* **What you should do**:
Transcribe only part of the material below: the lines from the one containing "Write part 5" through the one containing "floor, lamps and", inclusive, exactly as written.

[Records with modeling code]

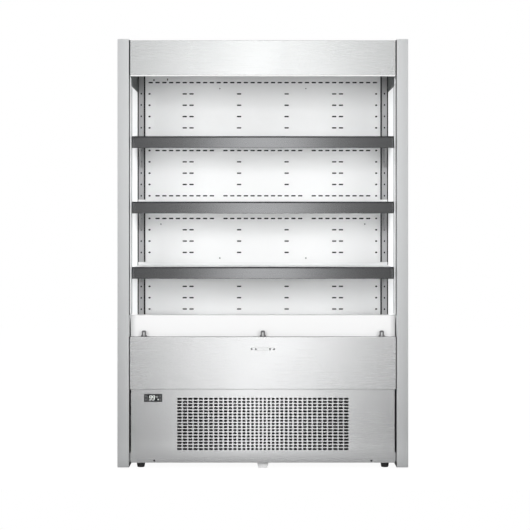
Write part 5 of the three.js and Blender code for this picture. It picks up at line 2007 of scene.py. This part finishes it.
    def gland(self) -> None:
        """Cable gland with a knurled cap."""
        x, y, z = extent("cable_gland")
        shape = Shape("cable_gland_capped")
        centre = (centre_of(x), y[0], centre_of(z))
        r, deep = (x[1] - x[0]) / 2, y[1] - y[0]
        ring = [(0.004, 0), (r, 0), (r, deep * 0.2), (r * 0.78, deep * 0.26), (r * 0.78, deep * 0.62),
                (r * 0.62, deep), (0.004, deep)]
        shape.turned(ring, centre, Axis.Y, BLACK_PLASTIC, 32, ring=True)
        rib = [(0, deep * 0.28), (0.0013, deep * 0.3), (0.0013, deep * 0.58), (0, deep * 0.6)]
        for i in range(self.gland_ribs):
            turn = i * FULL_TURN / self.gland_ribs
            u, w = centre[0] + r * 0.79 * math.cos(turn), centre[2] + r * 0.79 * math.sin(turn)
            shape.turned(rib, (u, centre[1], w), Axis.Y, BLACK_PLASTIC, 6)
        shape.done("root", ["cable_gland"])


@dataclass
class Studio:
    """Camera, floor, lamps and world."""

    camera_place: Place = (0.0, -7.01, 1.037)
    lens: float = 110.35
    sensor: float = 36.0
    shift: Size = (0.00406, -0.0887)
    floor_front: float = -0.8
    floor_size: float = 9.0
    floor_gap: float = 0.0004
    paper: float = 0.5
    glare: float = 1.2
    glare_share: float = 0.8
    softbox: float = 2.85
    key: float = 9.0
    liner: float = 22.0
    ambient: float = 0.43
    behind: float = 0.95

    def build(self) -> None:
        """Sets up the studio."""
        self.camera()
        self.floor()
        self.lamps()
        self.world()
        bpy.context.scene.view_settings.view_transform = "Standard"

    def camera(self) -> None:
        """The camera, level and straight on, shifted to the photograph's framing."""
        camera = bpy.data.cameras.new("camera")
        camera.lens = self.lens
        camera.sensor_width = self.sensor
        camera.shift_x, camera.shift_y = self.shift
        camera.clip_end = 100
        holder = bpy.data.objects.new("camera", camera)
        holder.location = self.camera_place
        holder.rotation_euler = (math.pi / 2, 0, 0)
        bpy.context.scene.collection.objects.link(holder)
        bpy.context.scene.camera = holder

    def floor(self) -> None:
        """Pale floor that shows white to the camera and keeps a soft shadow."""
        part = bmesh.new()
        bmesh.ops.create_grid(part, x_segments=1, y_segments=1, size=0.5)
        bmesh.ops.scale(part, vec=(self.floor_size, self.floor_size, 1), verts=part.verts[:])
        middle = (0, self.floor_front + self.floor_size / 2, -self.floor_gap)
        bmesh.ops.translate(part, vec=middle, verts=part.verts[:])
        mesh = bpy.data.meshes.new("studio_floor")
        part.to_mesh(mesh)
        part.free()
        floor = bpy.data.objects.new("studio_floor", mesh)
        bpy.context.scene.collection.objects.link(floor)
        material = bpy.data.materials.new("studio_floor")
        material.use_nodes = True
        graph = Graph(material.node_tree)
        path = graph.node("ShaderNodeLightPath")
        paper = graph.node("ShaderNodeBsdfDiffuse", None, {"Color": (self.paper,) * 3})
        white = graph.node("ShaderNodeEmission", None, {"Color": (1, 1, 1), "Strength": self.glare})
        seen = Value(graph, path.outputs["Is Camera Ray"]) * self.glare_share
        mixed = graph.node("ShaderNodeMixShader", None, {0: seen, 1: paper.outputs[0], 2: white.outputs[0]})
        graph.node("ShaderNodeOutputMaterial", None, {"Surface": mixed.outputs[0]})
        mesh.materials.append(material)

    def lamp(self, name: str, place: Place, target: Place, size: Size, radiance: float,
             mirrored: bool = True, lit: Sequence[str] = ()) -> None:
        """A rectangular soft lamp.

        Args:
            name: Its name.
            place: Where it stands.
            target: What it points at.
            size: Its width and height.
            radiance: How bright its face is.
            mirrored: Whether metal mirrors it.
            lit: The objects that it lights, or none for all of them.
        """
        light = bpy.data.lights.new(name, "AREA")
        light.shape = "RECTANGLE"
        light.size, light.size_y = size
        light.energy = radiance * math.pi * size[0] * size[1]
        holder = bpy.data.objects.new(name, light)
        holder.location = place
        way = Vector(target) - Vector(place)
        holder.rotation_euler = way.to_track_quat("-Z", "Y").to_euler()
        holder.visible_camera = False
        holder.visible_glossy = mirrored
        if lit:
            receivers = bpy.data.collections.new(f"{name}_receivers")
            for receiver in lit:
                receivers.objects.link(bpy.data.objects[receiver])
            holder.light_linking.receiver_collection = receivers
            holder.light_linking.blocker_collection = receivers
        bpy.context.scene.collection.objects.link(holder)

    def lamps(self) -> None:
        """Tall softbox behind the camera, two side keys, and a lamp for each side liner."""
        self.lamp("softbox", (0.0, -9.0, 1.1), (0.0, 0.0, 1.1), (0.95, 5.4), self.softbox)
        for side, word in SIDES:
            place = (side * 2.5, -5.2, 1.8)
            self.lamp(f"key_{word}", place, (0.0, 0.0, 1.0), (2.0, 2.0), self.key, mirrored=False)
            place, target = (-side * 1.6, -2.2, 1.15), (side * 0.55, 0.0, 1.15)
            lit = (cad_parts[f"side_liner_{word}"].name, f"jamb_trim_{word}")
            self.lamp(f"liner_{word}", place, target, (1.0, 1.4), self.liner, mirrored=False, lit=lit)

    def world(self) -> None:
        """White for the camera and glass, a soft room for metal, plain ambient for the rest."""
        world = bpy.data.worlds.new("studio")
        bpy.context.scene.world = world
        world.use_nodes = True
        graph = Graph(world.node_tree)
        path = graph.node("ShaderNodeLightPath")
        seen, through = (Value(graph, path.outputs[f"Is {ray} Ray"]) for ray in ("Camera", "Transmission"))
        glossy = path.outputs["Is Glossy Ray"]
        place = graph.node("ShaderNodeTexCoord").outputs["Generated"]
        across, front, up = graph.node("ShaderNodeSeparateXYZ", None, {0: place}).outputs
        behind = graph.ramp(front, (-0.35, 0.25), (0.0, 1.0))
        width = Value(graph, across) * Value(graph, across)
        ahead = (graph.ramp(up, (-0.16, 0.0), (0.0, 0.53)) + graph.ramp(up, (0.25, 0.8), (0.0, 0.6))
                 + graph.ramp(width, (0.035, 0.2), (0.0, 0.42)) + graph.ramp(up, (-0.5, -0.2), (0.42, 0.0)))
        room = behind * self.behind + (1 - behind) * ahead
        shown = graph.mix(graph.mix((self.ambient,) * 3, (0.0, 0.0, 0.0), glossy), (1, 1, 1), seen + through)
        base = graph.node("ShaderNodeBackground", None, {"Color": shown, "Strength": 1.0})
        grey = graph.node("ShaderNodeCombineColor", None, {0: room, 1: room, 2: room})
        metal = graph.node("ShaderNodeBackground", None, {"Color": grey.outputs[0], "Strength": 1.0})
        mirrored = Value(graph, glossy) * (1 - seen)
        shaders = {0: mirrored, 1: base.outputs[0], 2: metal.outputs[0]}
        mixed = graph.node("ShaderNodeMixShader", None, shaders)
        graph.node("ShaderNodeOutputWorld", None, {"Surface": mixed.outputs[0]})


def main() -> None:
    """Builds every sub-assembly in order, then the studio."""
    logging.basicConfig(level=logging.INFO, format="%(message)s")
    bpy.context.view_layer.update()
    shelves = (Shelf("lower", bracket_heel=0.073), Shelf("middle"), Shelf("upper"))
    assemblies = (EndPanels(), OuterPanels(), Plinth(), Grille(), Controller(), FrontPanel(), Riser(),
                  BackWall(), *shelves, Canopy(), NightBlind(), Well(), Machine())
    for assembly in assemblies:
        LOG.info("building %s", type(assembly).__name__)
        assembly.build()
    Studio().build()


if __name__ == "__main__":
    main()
--
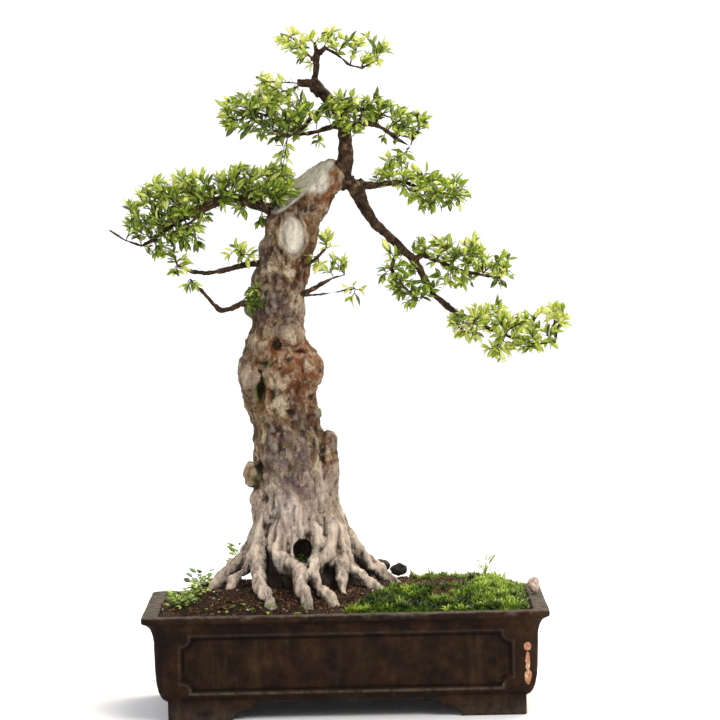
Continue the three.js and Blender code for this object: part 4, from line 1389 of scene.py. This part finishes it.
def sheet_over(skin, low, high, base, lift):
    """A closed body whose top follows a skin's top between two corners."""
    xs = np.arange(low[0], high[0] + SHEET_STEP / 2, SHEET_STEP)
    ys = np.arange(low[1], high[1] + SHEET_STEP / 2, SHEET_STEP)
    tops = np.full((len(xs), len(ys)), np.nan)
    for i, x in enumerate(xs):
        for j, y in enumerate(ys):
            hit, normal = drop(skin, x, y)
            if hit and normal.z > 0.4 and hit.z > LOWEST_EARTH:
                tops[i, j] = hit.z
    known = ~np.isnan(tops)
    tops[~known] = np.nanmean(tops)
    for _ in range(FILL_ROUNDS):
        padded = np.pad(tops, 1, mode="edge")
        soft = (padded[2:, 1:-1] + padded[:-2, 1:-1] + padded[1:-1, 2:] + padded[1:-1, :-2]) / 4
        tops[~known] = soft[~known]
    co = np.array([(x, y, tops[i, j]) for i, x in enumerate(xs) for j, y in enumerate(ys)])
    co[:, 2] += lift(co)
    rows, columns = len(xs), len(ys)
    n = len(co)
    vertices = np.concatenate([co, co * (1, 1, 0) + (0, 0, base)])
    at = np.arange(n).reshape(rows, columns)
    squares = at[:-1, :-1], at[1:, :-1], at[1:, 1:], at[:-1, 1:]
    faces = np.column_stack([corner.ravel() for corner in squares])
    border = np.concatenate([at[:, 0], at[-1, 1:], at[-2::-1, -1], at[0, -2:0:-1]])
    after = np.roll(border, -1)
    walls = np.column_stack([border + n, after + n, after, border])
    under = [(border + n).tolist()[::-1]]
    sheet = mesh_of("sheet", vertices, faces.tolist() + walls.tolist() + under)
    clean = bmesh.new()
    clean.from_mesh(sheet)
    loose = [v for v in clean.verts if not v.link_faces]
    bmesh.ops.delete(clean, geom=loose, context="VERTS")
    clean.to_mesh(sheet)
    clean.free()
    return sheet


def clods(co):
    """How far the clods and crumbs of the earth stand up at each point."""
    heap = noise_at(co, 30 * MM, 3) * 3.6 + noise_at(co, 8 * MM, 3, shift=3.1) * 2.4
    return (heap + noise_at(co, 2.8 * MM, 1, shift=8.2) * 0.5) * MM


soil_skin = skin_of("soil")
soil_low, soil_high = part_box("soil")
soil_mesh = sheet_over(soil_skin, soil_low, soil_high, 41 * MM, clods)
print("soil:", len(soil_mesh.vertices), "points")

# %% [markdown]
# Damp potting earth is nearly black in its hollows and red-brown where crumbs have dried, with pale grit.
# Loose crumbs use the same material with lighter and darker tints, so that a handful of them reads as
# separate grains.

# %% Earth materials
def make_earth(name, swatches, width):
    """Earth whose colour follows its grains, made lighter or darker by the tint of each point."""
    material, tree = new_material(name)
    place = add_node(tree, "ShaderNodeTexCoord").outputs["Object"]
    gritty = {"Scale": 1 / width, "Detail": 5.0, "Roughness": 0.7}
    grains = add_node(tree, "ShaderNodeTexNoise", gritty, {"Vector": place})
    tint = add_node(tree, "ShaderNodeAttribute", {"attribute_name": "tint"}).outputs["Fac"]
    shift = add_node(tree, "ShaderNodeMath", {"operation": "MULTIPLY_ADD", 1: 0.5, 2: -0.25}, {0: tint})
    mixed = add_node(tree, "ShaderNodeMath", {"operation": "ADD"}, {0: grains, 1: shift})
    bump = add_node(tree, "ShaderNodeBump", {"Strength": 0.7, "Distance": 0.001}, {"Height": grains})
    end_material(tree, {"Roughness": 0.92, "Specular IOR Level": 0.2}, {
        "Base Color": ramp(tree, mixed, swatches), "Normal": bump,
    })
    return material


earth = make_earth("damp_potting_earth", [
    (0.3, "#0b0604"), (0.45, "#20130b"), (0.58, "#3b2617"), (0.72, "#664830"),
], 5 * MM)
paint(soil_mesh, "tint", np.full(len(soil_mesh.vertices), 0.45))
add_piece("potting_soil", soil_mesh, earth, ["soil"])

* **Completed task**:
Write part 5 of the three.js and Blender code for this picture. It picks up at line 2007 of scene.py. This part finishes it.
    def gland(self) -> None:
        """Cable gland with a knurled cap."""
        x, y, z = extent("cable_gland")
        shape = Shape("cable_gland_capped")
        centre = (centre_of(x), y[0], centre_of(z))
        r, deep = (x[1] - x[0]) / 2, y[1] - y[0]
        ring = [(0.004, 0), (r, 0), (r, deep * 0.2), (r * 0.78, deep * 0.26), (r * 0.78, deep * 0.62),
                (r * 0.62, deep), (0.004, deep)]
        shape.turned(ring, centre, Axis.Y, BLACK_PLASTIC, 32, ring=True)
        rib = [(0, deep * 0.28), (0.0013, deep * 0.3), (0.0013, deep * 0.58), (0, deep * 0.6)]
        for i in range(self.gland_ribs):
            turn = i * FULL_TURN / self.gland_ribs
            u, w = centre[0] + r * 0.79 * math.cos(turn), centre[2] + r * 0.79 * math.sin(turn)
            shape.turned(rib, (u, centre[1], w), Axis.Y, BLACK_PLASTIC, 6)
        shape.done("root", ["cable_gland"])


@dataclass
class Studio:
    """Camera, floor, lamps and world."""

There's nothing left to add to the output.